Stop paying for transplant drugs...say for kidneys and people will go onto permanent dialysis...which may actually be cheaper than the drugs. In general, as I’ve observed in my years as an RN, transplanted kidneys don’t seem to last more than 5-7 years with frequent hospitalizations due to infections especially fungal as the rejection meds really play havoc with immune functioning. Many substance abusers are found in that bunch especially kidney transplantees, who continue to abuse after the fact...then lose their new kidneys(hence going onto dialysis). They continue to have multiple hospitalizations not so much because of dialysis issues but because they continue to substance abuse and not stick to their diets. Their AV grafts get infected, some of them, because they continue to inject drugs into themselves with dirty needles.
There was always going to be a come to “Jesus” rethink anyway as to how to manage the whole transplant and transplant donor mess in this country. I’m just sorry for the responsible patients who also being caught up in the same general Obama-”noncare” net!
Anybody who reaches 65 has paid into it their whole working life. The fact that some pay in yet die before they reach 65 means that there should be a pool of money left to redistribute among those who do reach 65. This means that on average everybody who reaches 65 might get more than they pay in.
Only folks who never worked, or worked very little, are getting a free ride.
You are right about there being no promise. I'm pretty sure that Medicare will be covered by the same Supreme Court ruling that says that the FICA taxes you pay for social security are simply a tax, and not necessarily related to what the government chooses to send to you in Social Security payments when you retire. If it wasn't included in that SC opinion, it will be if push comes to shove.
So, in the sense that Medicare was sold to the electorate, it was insurance.
In the sense of the Supreme Court ruling on Social Security, every payment is welfare.
You won't get an argument from me on that.
Testing too.
But lawsuit abuse has greatly harmed health care too (lots of false positives and patients being run through the gambit of tests so doctors can CYA from legions of personal injury lawyers).
"Follow the money" applies to all who have perpetrated this fraud on patient-consumers.
Who do you trust? Not the government who now is telling us, "Oh! You didn't need all those tests." "Oh! This and that is really BAD for you." Not the drug companies that advertize non-stop.
Our health care system is far beyond that which would exist if the individual or even private health care insurers were footing the bill directly.
The Law of Unintended Consequences is still in force.
I didn't want to split every dollar I made all my life with the Fed for I feared that they would spend it before I could get it back.
Government is not charity, kindness or compassion - it is the Gun, force and coersion.
So socialized medicine isn’t socialized enough?

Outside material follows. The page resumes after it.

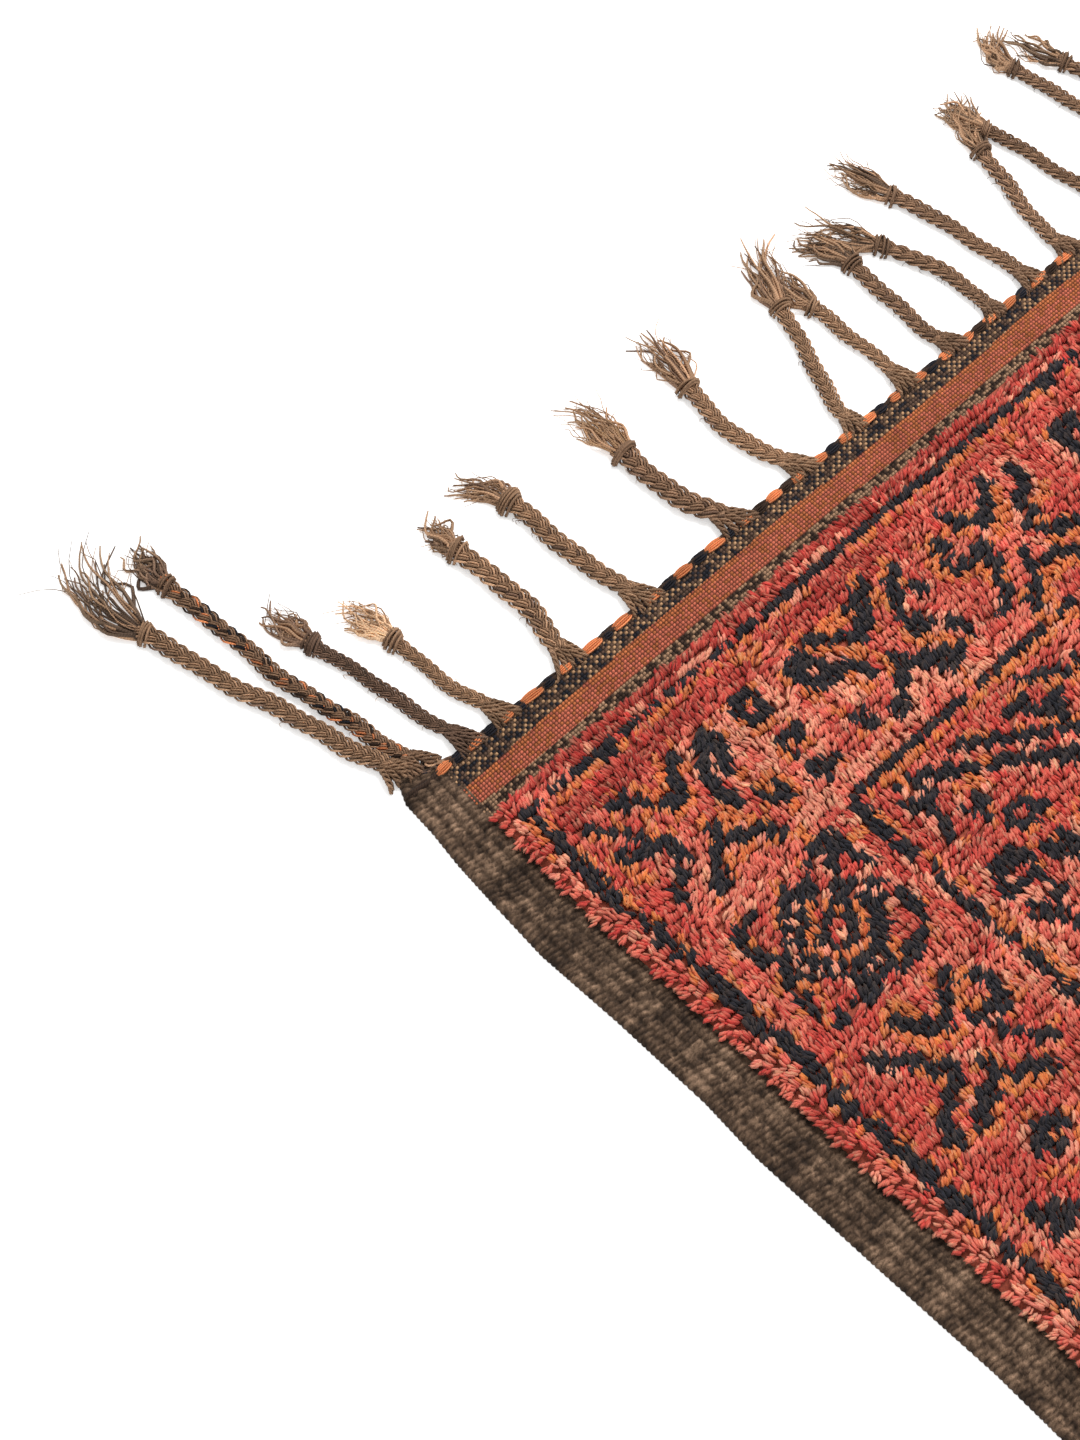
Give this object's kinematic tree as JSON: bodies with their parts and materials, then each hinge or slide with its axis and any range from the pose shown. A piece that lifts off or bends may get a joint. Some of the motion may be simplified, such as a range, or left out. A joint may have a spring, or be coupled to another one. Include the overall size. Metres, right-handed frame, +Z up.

And that’s a bad thing?
It’s islamism.
Germany’s biggest health insurer to cut 3,500 jobs
Mon Feb 24, 2014 8:48am GMT
BERLIN, Feb 24 (Reuters) - Barmer GEK, Germany’s largest statutory health insurance provider, is slashing 3,500 jobs, or 20 percent of total staff, in response to deteriorating market conditions and changes in client behaviour.
Chief Executive Christoph Straub said in a statement on Monday that Barmer planned to cut back on the number of customer-facing offices and build up its phone and online services.
“Apparently, the Obo-dum-dums finally figured out that sap-happy pols blanketed so-called “underserved populations” with so many govt freebies, like free medical care in emergency rooms, that these “underserved” types are thumbing their noses at laying out cash for Obamacare”
What they are NOT is Obo-dum-dums”. They have been working the system and screwing taxpayers (working people) for YEARS. Why not now? Hospitals will still treat them for “free” when they show up.
Predictable.
The left doesn’t care about the elderly, unless they’re members of the ruling elite, having a sex ‘change’ operation, have aids, or are getting an abortion.